Metro has repeatedly said this week that problems found in track circuits around the system are not of the same magnitude as those found at the site of the June 22 crash.
But the National Transportation Safety Board on Thursday said investigators are still examining the problems, and a spokeswoman criticized the transit agency for saying the glitches were less significant than problems found at the site of the Red Line crash.
“They cannot say these are not the problems at the accident site,” NTSB spokeswoman Bridget Serchak told The Examiner. “We’ll do the comparisons.”
She said investigators haven’t determined what is causing the problems.

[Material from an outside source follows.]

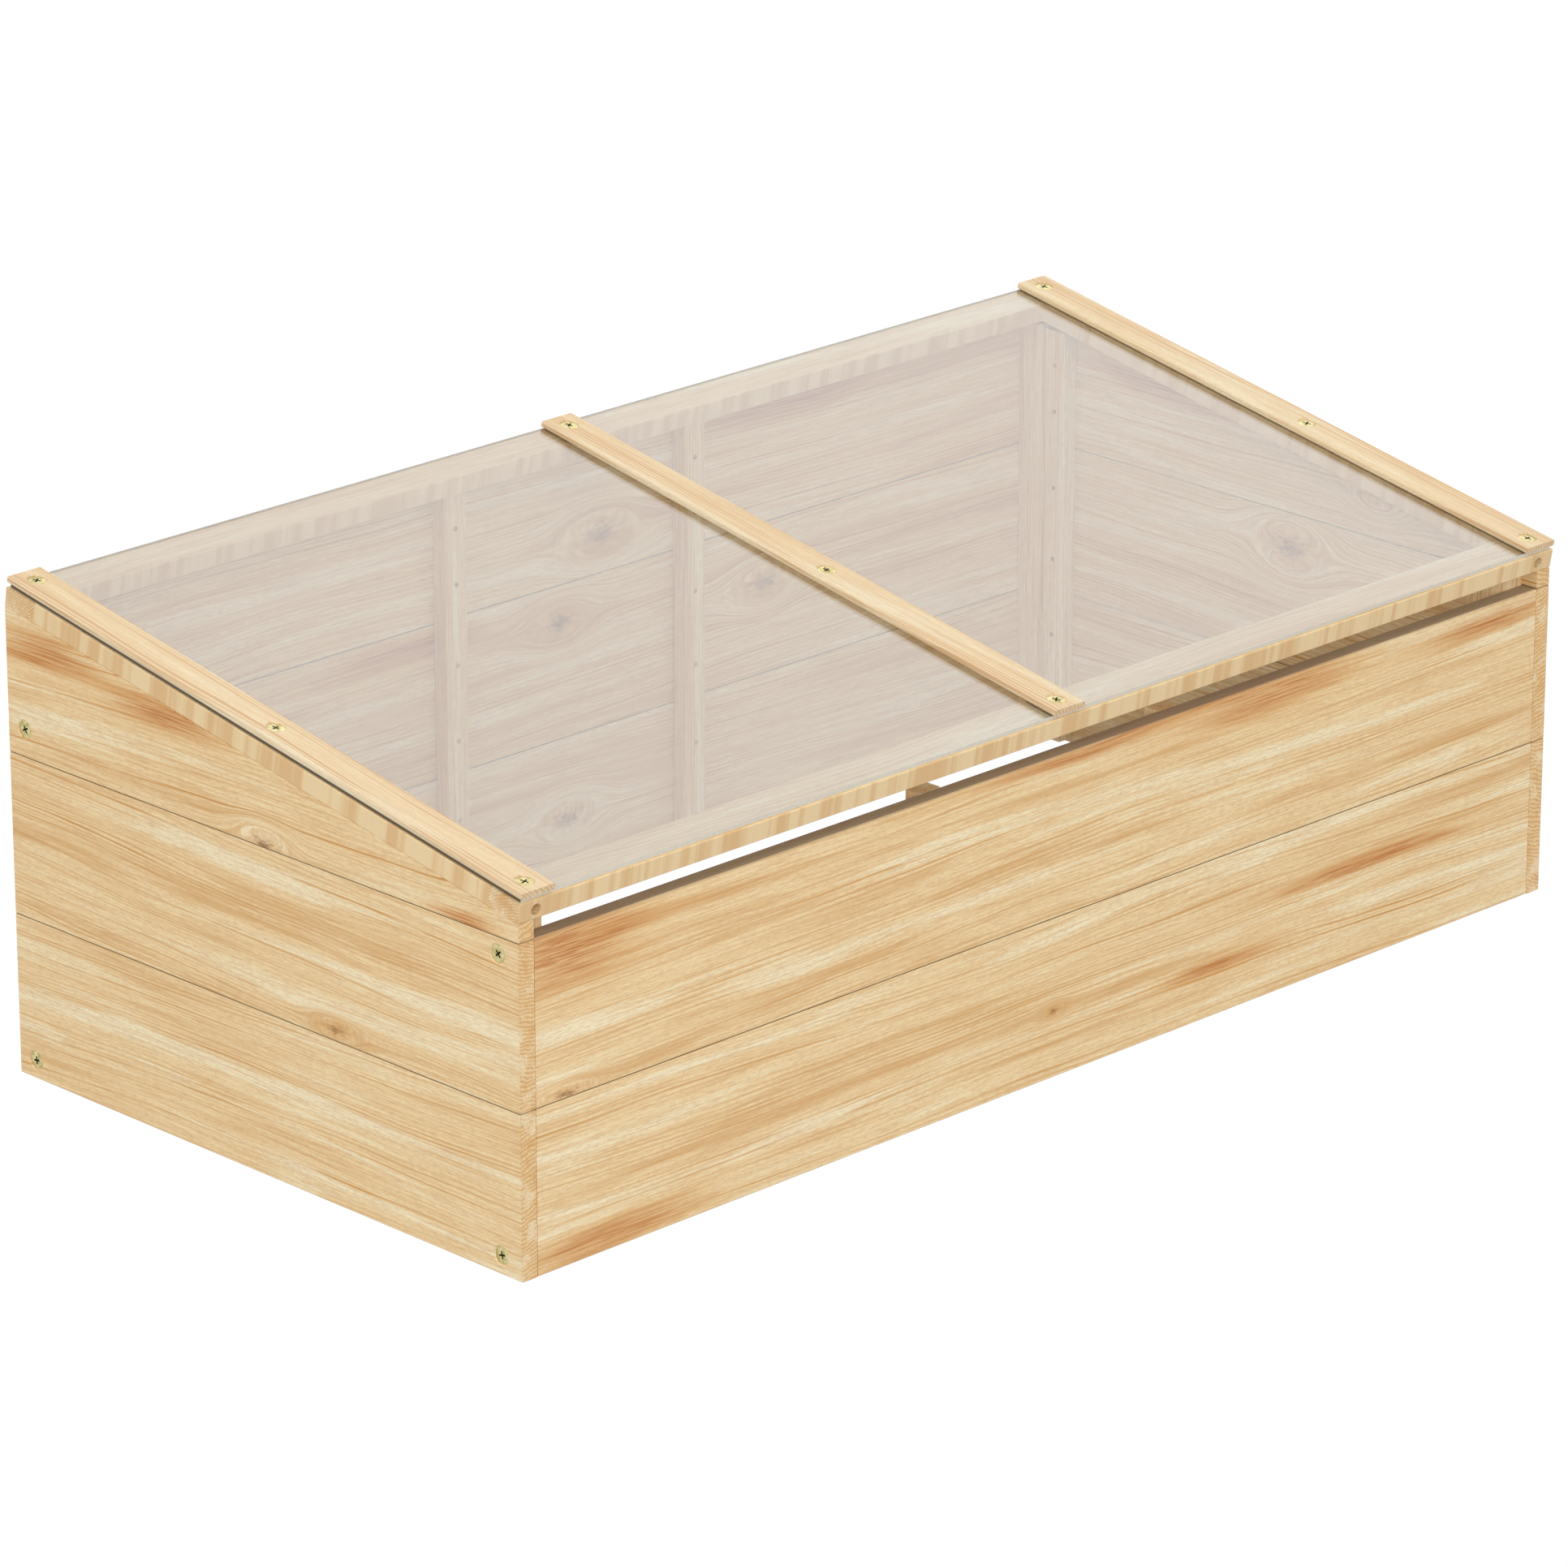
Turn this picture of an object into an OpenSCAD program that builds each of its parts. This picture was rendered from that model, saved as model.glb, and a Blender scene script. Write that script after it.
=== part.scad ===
// Wooden cold frame: a bottomless fir box on the ground, under a sloping lid of clear sheet
// that is hinged along the back wall.
// The origin is the middle of the footprint, on the ground. +X is right, +Y back, +Z up.

/* [Box] */
// Width of the box over its side walls
box_w = 1000; // [800:10:1400]
// Depth of the box from front to back
box_d = 500; // [400:10:800]
// Height of one full wall board
board_h = 116; // [95:1:160]
// Thickness of the side and front boards
board_t = 13.5; // [11:0.5:22]
// Thickness of the back boards
back_board_t = 10; // [8:0.5:22]
// Height of the air gap that the front wall leaves under the lid
vent_h = 13; // [10:0.5:40]
// Rise of the lid's underside from the front of the box to the back
lid_rise = 90; // [60:1:140]
// Flat planed off each long edge of a board
arris = 0.7; // [0.3:0.1:1.5]
// Gap at each end of a front or back board
end_gap = 0.4; // [0.1:0.1:1.5]

/* [Posts and wall battens] */
// Side of the square corner posts
post_s = 20; // [16:1:30]
// Width of the wall battens
batten_w = 20; // [14:1:30]
// Thickness of the wall battens
batten_t = 13.5; // [10:0.5:20]
// Distance of the front and back battens from the middle of the wall
batten_x = 116; // [60:1:240]
// Height of the feet of posts and battens above the ground
foot_gap = 4; // [0:1:15]
// Gap between the lid and the tops of posts and battens
under_lid_gap = 1; // [0.5:0.5:4]

/* [Lid] */
// Width of the lid's rails and stiles
rail_w = 29; // [26:1:45]
// Thickness of the lid's rails and stiles
rail_t = 14.5; // [13.5:0.5:25]
// Thickness of the clear sheet
sheet_t = 3; // [2:0.5:6]
// Distance of the sheet's edges from the outside of the lid
sheet_inset = 2; // [1:0.5:8]
// Width of the strips that hold the sheet
strip_w = 29; // [20:1:45]
// Thickness of the strips on top of the sheet
strip_t = 4.5; // [4.5:0.5:10]
// Offset of each top strip's middle screw towards the back, from left to right
mid_screw_shift = [-2, -20, -27]; // [-60:1:60]

/* [Screws and nails] */
// Diameter of the countersunk screws' shanks
screw_d = 5; // [4:0.5:6]
// Diameter of the countersunk heads
head_d = 12.5; // [9:0.5:13]
// Depth of a head below the face of the wood
head_sink = 0.8; // [0:0.1:1]
// Clearance around every shank and head
screw_fit = 0.1; // [0.05:0.05:0.3]
// Length of the corner screws
corner_screw_l = 30; // [22:1:32]
// Distance of a corner screw from the face of the wall that its post backs
corner_screw_in = 6; // [5:0.5:8]
// Height of the lower corner screws above the ground
low_screw_z = 13; // [10:1:20]
// Drop of the upper front screws below the top of the front wall
front_screw_drop = 12; // [8:1:20]
// Rise of the upper back screws above the middle board
back_screw_rise = 19.5; // [9:0.5:25]
// Depth of a strip screw in the wood under the sheet
strip_screw_bite = 4.2; // [3:0.1:4.4]
// Distance of a strip's end screws from the lid's front and back edges
strip_screw_in = 13; // [12:0.5:16]
// Diameter of the counterbored holes in the lid's rails
bore_d = 8; // [6.5:0.5:10]
// Depth of the counterbored holes
bore_depth = 8; // [5:0.5:9]
// Diameter of a rail screw's pan head
pan_d = 7; // [5.5:0.5:7.5]
// Diameter of a rail screw's shank
rail_screw_d = 4; // [3:0.5:4.5]
// Depth of a rail screw in the stile's end
rail_screw_bite = 25; // [15:1:40]
// Diameter of the panel nails
nail_d = 1.8; // [1.2:0.1:2.5]
// Diameter of the nails' heads
nail_head_d = 3.6; // [2.5:0.1:5]
// Depth of a nail in the wall board
nail_bite = 7; // [4:0.5:7.5]
// Distance of a nail from the edge of its board
nail_edge = 30; // [20:1:35]

/* [Hinges] */
// Distance of each hinge from the middle of the back
hinge_x = 300; // [170:10:350]
// Length of a hinge along its pin
hinge_l = 50; // [40:1:80]
// Reach of a leaf from the pin's axis
leaf_w = 13; // [11:0.5:13.5]
// Thickness of a leaf
leaf_t = 1.2; // [0.8:0.1:1.4]
// Diameter of the knuckles
knuckle_d = 5; // [4.5:0.1:6]
// Diameter of the hinge pin
pin_d = 2.6; // [2:0.1:3]
// Radial clearance of the pin in the knuckles
pin_fit = 0.05; // [0.02:0.01:0.1]
// Gap between neighbouring knuckles
knuckle_gap = 0.3; // [0.2:0.1:0.6]
// Gap between the knuckles and the faces that the leaves are screwed to
knuckle_off = 0.3; // [0.2:0.1:0.6]
// Diameter of the hinge screws' shanks
hinge_screw_d = 3; // [2:0.5:3]
// Diameter of the hinge screws' heads
hinge_head_d = 5.6; // [4.5:0.1:6]
// Depth of a hinge screw in the wood
hinge_screw_bite = 6.5; // [5:0.5:7]
// Distance of a hinge's screws from its middle
hinge_screw_x = 16; // [12:0.5:18]

/* [Hidden] */

$fn = 48;
far = 3000;
// how far a cut reaches past the face that it opens
over = 1;

wall_wood = "#dcbf8c";
batten_wood = "#d9b988";
lid_wood = "#e4c795";
strip_wood = "#ecd6ae";
zinc = "#cfcfa6";
hinge_steel = "#c9c6b4";

// heights and the lid's slope
front_h = 2 * board_h;
lid_front_z = front_h + vent_h;
lid_back_z = lid_front_z + lid_rise;
slope = atan(lid_rise / box_d);
lid_l = box_d / cos(slope);

// faces of the walls and of the pieces behind them
side_in_x = box_w / 2 - board_t;
front_in_y = -box_d / 2 + board_t;
back_in_y = box_d / 2 - back_board_t;
front_post_y = front_in_y + post_s / 2;
back_post_y = back_in_y - post_s / 2;
front_side_batten_y = front_in_y + post_s + batten_w / 2;
back_side_batten_y = back_in_y - post_s - batten_w / 2;

// the lid's stack, measured square to it from its underside
sheet_z = rail_t;
strip_z = rail_t + sheet_t;
lid_top_z = strip_z + strip_t;
stile_x = box_w / 2 - rail_w / 2;
strip_xs = [-(box_w - strip_w) / 2, 0, (box_w - strip_w) / 2];
strip_screw_l = strip_t - head_sink + sheet_t + strip_screw_bite;

// screw recess and points
recess_w = 1.8;
recess_l = 7;
recess_h = 2.2;
tip_share = 1.4;
nail_head_t = 1;
pan_h = 2.4;
pan_round = 1;

// the hinges' axis, equally far from the back wall and from the back rail
knuckle_r = knuckle_d / 2;
axis_off = knuckle_r + knuckle_off;
hinge_axis_y = box_d / 2 + axis_off;
hinge_axis_z = lid_back_z + axis_off * tan(slope / 2);
knuckle_l = (hinge_l - 2 * knuckle_gap) / 3;
leaf_clear = 1;
tongue_in = 0.2;
pin_head_d = 3.8;
pin_head_h = 0.8;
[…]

Metro has been downplaying the other circuit problems, saying they are just “blips” in which circuits are not performing in “the parameters we want them to be.”
They have compared it with an EKG machine that studies heartbeats. They said they have raised the bar for what is an acceptable reading since the crash, no longer looking only for major problems like heart attacks.
They have compared it with an EKG machine that studies heartbeats. They said they have raised the bar for what is an acceptable reading since the crash, no longer looking only for major problems like heart attacks.
“We have not found anything that resembles the magnitude of the track circuit problem at Fort Totten,” Metro General Manager John Catoe said Tuesday. He reiterated the point Wednesday and Thursday.
Metro has not said how many other circuits have needed adjustment since the crash. Catoe said they are working on an average of two to four each day out of the 3,000 in the system, but that includes regularly scheduled maintenance as well as fixing those with problems.
As a safety precaution, he said, trains are moving at no more than 15 mph in areas showing problems, which will cause slowdowns.
The trains are still visible to the control system in those spots, Catoe said, and the agency maintains radio contact when trains travel through those stretches.
Catoe also said this week that the NTSB would shut down the train system if it wasn’t safe.
But Serchak noted the NTSB doesn’t have that authority: “We have no way of doing that.”